Tom was very sweet about my almost primal need to walk with him, if only for a moment. Though he did let me know that if anyone saw me walking beside him he would deny that he knew me.
Where did the three-year-old boy who would ask me to dry his tears before I left him at preschool go?
It feels like yesterday when he had such a hard time leaving me.
Back then I had to be the strong one. I never let him know I was scared out of my mind. Or that my heart broke to leave him screaming for me. Or that I would go in my car and cry.
Back then I smiled and looked so calm and cool. I let him know that he was more than capable of going to school. I would look into those big, blue eyes, dry his tears and walk away.
But I didn’t want to leave him when he was three, and I didn’t want to see him leave me on Wednesday.
I wanted my baby back.
I wanted to go back in time when it would take me an hour to get one, tiny, very happy little baby out the door.
Tom would look up at me with his gorgeous blue eyes and a big smile, safe and cozy in his carriage or Baby Bjorn and I would melt. I loved walking all over Queens with him, meeting friends for coffee or going to a park and pushing him in a swing.
Never in my very nice life had I known such happiness and contentment.
I felt blessed to have him and blessed to be the one to take care of him.
Of course there were days when I didn’t know what I was doing, or I’d be exhausted and burnt out and would want to scream out in frustration. But even on my worst days, I knew I was living out my dream.
I did my best to burn the memories into my brain. What it felt like to hold him as he got bigger and bigger. The smell of his hair after I would give him a bath.
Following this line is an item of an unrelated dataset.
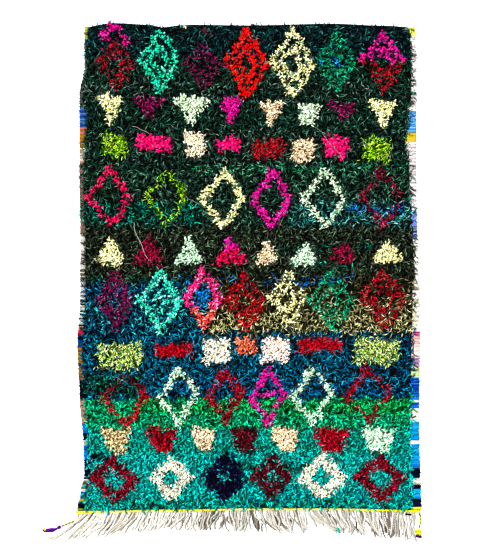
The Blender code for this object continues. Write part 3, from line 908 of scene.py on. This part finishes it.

The way he looked in his crib as he slept. The excitement on his face when he learned he would become a big brother, twice.
Each milestone he reached, I would remind myself to enjoy the moment. I wanted to never forget the feelings of joy and happiness as he rolled over, took his first step, or went down the big slide without me.
As I watched him walk down the block, I was so proud of him. And so happy for the adventures that lay ahead of him.
But I was, and am, profoundly aware that my time with him as a full-time member of our family won’t last forever. In four short years he’ll leave for college. As each day goes by, he will continue on his journey of needing me less and less.
Of course I realized this would happen.
I knew from the first time they placed him in my arms that the ultimate objective of my job was to find myself unemployed.
I just didn’t realize it would happen so fast.
Perhaps if I play my cards right, he’ll retain me as a part-time advisor.